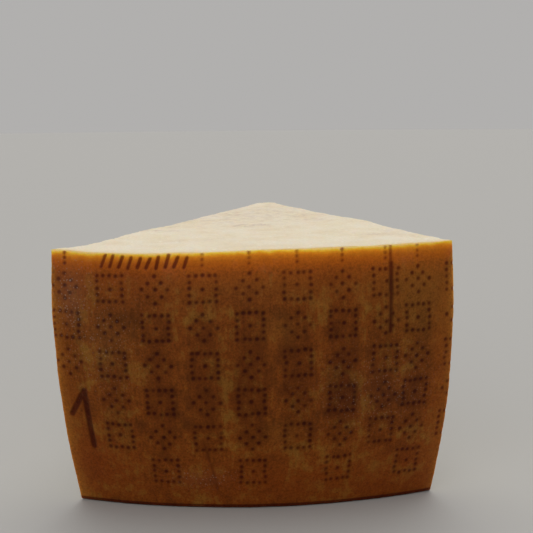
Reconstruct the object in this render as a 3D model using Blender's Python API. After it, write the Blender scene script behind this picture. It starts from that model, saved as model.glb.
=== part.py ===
"""A wedge of hard aged cheese: an eighth of a half wheel, standing on the wheel's flat face with the cut side up.

Metres, +Z up. The rind faces -Y and the tip of the wedge points to +Y. The origin is on the surface that the
wedge stands on, under the middle of its bounding box. While the wedge is worked out, x and y are measured
from the wheel's axis; the finished mesh is then moved over the origin.
"""

import math

import bmesh
import bpy
from mathutils import Vector, noise

# The half wheel that the wedge was cut from
HALF_HEIGHT = 0.1161  # from the wheel's flat face up to the plane where the wheel was split
FACE_RADIUS = 0.2046  # radius of the wheel's flat face, the underside of the wedge
SPLIT_RADIUS = 0.2200  # radius of the rind at the split
BELLY = 0.0068  # how far the barrel side swells out beyond a straight line between those two
FACE_EDGE_RADIUS = 0.0009  # the worn corner between the flat face and the barrel side

# The two knife cuts that free the wedge. Angles are seen from above, turning from -Y towards +X.
LEFT_CUT_ANGLE = math.radians(-24.15)
RIGHT_CUT_ANGLE = math.radians(21.93)
TIP_FROM_WHEEL_AXIS = Vector((0.0140, -0.0019))  # cut by hand, they meet a little beside the wheel's centre
TIP_RADIUS = 0.0055  # the tip crumbles away to a blunt nose

# How far the knife wandered sideways: along the cut, and over its height
LEFT_BOW = 0.0012
LEFT_LEAN = 0.0004
LEFT_HOLLOW = 0.0004
RIGHT_BOW = 0.0008
RIGHT_HOLLOW = 0.0005

# The split across the wheel isn't quite level, and it dips and swells: place, half width and height
SPLIT_SLOPE_X = 0.0134  # rise per metre towards +X
SPLIT_SLOPE_Y = 0.0031  # rise per metre towards the tip
SPLIT_SWELLS = (
    (Vector((-0.077, -0.206)), 0.010, 0.0007),  # the left corner of the rind stands up
    (Vector((-0.038, -0.215)), 0.022, -0.0006),
    (Vector((-0.062, -0.170)), 0.020, -0.0009),
    (Vector((-0.034, -0.105)), 0.030, -0.0004),
    (Vector((0.018, -0.214)), 0.018, 0.0006),
    (Vector((0.061, -0.119)), 0.016, 0.0008),
)

# Unevenness of the surfaces: wavelength and depth, and where in the noise each surface is read
RIND_WAVE_LENGTH = 0.045
RIND_WAVE_DEPTH = 0.0004
PASTE_WAVE_LENGTH = 0.022
PASTE_WAVE_DEPTH = 0.0004
CUTS_IN_NOISE = Vector((36.9, 13.9, 12.9))
TIP_IN_NOISE = Vector((21.4, 2.6, 9.1))
SPLIT_IN_NOISE = Vector((24.8, 42.2, 42.3))
RIND_IN_NOISE = Vector((37.4, 22.9, 9.8))

# Cells of the box that is bent into the wedge
CELLS_ACROSS = 24
CELLS_ALONG = 26
CELLS_UP = 15
ON_SIDE = 1e-4  # a point this near to a side of the box is on it

PASTE_COLOUR = (0.730, 0.610, 0.420, 1.0)
PASTE_ROUGHNESS = 0.60
RIND_COLOUR = (0.235, 0.085, 0.018, 1.0)
RIND_ROUGHNESS = 0.50
CREASE_ANGLE = math.radians(50)  # edges sharper than this stay crisp in shading


def clear_scene():
    """Removes what the file starts with."""
    for thing in list(bpy.data.objects):
        bpy.data.objects.remove(thing, do_unlink=True)


def surface_material(name, colour, roughness):
    """A Principled material in one colour."""
    material = bpy.data.materials.new(name)
    material.use_nodes = True
    shader = material.node_tree.nodes["Principled BSDF"]
    shader.inputs["Base Color"].default_value = colour
    shader.inputs["Roughness"].default_value = roughness
    shader.inputs["Metallic"].default_value = 0.0
    return material


def rind_radius(height):
    """Radius of the barrel side about the wheel's axis, at a height above the flat face."""
    share = height / HALF_HEIGHT
    straight = FACE_RADIUS + (SPLIT_RADIUS - FACE_RADIUS) * share
    swell = BELLY * 4 * share * (1 - share)
    below_corner = max(0.0, FACE_EDGE_RADIUS - height)
    rounding = FACE_EDGE_RADIUS - math.sqrt(FACE_EDGE_RADIUS**2 - below_corner**2)
    return straight + swell - rounding


def ray_meets_circle(start, direction, centre, radius):
    """How far along a ray in plan a circle is met, at its near side and at its far side."""
    offset = start - centre
    towards = offset.dot(direction)
    root = math.sqrt(max(0.0, towards**2 - offset.dot(offset) + radius**2))
    return -towards - root, -towards + root


def direction_at(angle):
    """Unit vector in plan at an angle from -Y towards +X."""
    return Vector((math.sin(angle), -math.cos(angle)))


def nose_centre():
    """Centre in plan of the circle that rounds the tip and touches both cuts."""
    half_angle = (RIGHT_CUT_ANGLE - LEFT_CUT_ANGLE) / 2
    middle = (RIGHT_CUT_ANGLE + LEFT_CUT_ANGLE) / 2
    return TIP_FROM_WHEEL_AXIS + direction_at(middle) * (TIP_RADIUS / math.sin(half_angle))


def split_height(x, y):
    """Height of the split surface above the flat face."""
    height = HALF_HEIGHT + SPLIT_SLOPE_X * x + SPLIT_SLOPE_Y * (y + SPLIT_RADIUS)
    for place, half_width, rise in SPLIT_SWELLS:
        away = (Vector((x, y)) - place).length / half_width
        height += rise * math.exp(-(away**2))
    return height


def knife_wander(across, along, up):
    """Sideways shift where the knife wandered, full at each cut and blended across the body."""
    bow = math.sin(math.pi * along)
    hollow = math.sin(math.pi * up)
    left = LEFT_BOW * bow + LEFT_LEAN * (1 - up) + LEFT_HOLLOW * hollow
    right = RIGHT_HOLLOW * hollow - RIGHT_BOW * bow * (1 - up)
    return left * (1 - across) + right * across


def height_share(up):
    """Share of the height at a row of cells: the first row is the worn corner, the rest are even."""
    corner = FACE_EDGE_RADIUS / HALF_HEIGHT
    rows = up * CELLS_UP
    if rows <= 1:
        return corner * rows
    return corner + (1 - corner) * (rows - 1) / (CELLS_UP - 1)


def wedge_point(across, along, up):
    """Where a point of the unit box lands: across runs from the left cut to the right cut, along from the tip
    to the rind, and up from the flat face to the split."""
    direction = direction_at(LEFT_CUT_ANGLE + (RIGHT_CUT_ANGLE - LEFT_CUT_ANGLE) * across)
    share = height_share(up)
    radius = rind_radius(share * HALF_HEIGHT)
    nose = ray_meets_circle(TIP_FROM_WHEEL_AXIS, direction, nose_centre(), TIP_RADIUS)[0]
    rind = ray_meets_circle(TIP_FROM_WHEEL_AXIS, direction, Vector((0.0, 0.0)), radius)[1]
    plan = TIP_FROM_WHEEL_AXIS + direction * (nose + (rind - nose) * along)
    x = plan.x + knife_wander(across, along, share)
    return Vector((x, plan.y, share * split_height(x, plan.y)))


def unevenness(point, wave_length, depth, place_in_noise):
    """A smooth, repeatable wave at a point, between minus and plus the depth."""
    return noise.noise(point / wave_length + place_in_noise) * depth


def uneven(point, across, along, up):
    """The point with the unevenness of the surfaces that it lies on. The flat face stays flat."""
    moved = point.copy()
    if across < ON_SIDE or across > 1 - ON_SIDE:
        moved.x += unevenness(point, PASTE_WAVE_LENGTH, PASTE_WAVE_DEPTH, CUTS_IN_NOISE)
    if along < ON_SIDE:
        moved.y += unevenness(point, PASTE_WAVE_LENGTH, PASTE_WAVE_DEPTH, TIP_IN_NOISE)
    if up > 1 - ON_SIDE:
        moved.z += unevenness(point, PASTE_WAVE_LENGTH, PASTE_WAVE_DEPTH, SPLIT_IN_NOISE)
    if along > 1 - ON_SIDE:
        outward = Vector((point.x, point.y, 0.0)).normalized()
        moved += outward * unevenness(point, RIND_WAVE_LENGTH, RIND_WAVE_DEPTH, RIND_IN_NOISE)
    return moved


def gridded_box():
    """A box from 0 to 1 on each axis, cut into the wedge's cells."""
    mesh = bmesh.new()
    bmesh.ops.create_cube(mesh, size=1.0)
    bmesh.ops.translate(mesh, verts=mesh.verts, vec=(0.5, 0.5, 0.5))
    for axis, cells in enumerate((CELLS_ACROSS, CELLS_ALONG, CELLS_UP)):
        edges = []
        for edge in mesh.edges:
            span = edge.verts[1].co - edge.verts[0].co
            if abs(span[axis]) > 0.5:
                edges.append(edge)
        bmesh.ops.subdivide_edges(mesh, edges=edges, cuts=cells - 1, use_grid_fill=True)
    return mesh


def stand_on_origin(mesh):
    """Moves the mesh so that the origin is under the middle of its bounding box, at its foot."""
    xs = [vertex.co.x for vertex in mesh.verts]
    ys = [vertex.co.y for vertex in mesh.verts]
    zs = [vertex.co.z for vertex in mesh.verts]
    middle = Vector(((min(xs) + max(xs)) / 2, (min(ys) + max(ys)) / 2, min(zs)))
    bmesh.ops.translate(mesh, verts=mesh.verts, vec=-middle)


def build_wedge(collection):
    """The wedge, one closed solid with its paste and its rind in two materials."""
    mesh = gridded_box()
    rind_vertices = set()
    for vertex in mesh.verts:
        across, along, up = vertex.co
        if along > 1 - ON_SIDE or up < ON_SIDE:
            rind_vertices.add(vertex)
        vertex.co = uneven(wedge_point(across, along, up), across, along, up)
    for face in mesh.faces:
        is_rind = all(vertex in rind_vertices for vertex in face.verts)
        face.material_index = int(is_rind)
        face.smooth = True
    stand_on_origin(mesh)
    bmesh.ops.recalc_face_normals(mesh, faces=mesh.faces)
    data = bpy.data.meshes.new("cheese_wedge")
    mesh.to_mesh(data)
    mesh.free()
    data.materials.append(surface_material("cheese_paste", PASTE_COLOUR, PASTE_ROUGHNESS))
    data.materials.append(surface_material("cheese_rind", RIND_COLOUR, RIND_ROUGHNESS))
    data.set_sharp_from_angle(angle=CREASE_ANGLE)
    collection.objects.link(bpy.data.objects.new("cheese_wedge", data))


def main():
    clear_scene()
    collection = bpy.data.collections.new("cheese")
    bpy.context.scene.collection.children.link(collection)
    build_wedge(collection)


main()
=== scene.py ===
"""The finished look of a wedge of hard aged cheese, cut as an eighth of a half wheel.

It is laid out as an add-on: settings, one operator for the wedge, one for the studio, and a panel. Run as a
script it builds everything once. Metres, +Z up; the rind faces -Y and the tip points to +Y.
"""

import math

import bmesh
import bpy
import numpy as np
from bpy.props import FloatProperty, FloatVectorProperty, PointerProperty
from mathutils import Euler, Matrix, Vector, noise


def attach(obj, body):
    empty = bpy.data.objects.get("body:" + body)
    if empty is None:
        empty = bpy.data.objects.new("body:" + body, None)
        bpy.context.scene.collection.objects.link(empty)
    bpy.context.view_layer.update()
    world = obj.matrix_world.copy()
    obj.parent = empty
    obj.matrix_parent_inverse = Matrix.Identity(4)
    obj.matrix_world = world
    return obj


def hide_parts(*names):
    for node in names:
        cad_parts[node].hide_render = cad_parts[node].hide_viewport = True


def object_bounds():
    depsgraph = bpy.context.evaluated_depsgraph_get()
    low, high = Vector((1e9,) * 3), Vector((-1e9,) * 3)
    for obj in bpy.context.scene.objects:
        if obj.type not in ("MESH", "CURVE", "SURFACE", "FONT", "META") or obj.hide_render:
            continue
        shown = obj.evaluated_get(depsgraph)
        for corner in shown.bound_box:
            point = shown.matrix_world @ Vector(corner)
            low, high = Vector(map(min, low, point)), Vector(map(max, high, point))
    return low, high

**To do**
Write out the lines above, starting at the line that contains "for corner in" and ending with the final line, and nothing else; copy them exactly.

**Exercise result**
        for corner in shown.bound_box:
            point = shown.matrix_world @ Vector(corner)
            low, high = Vector(map(min, low, point)), Vector(map(max, high, point))
    return low, high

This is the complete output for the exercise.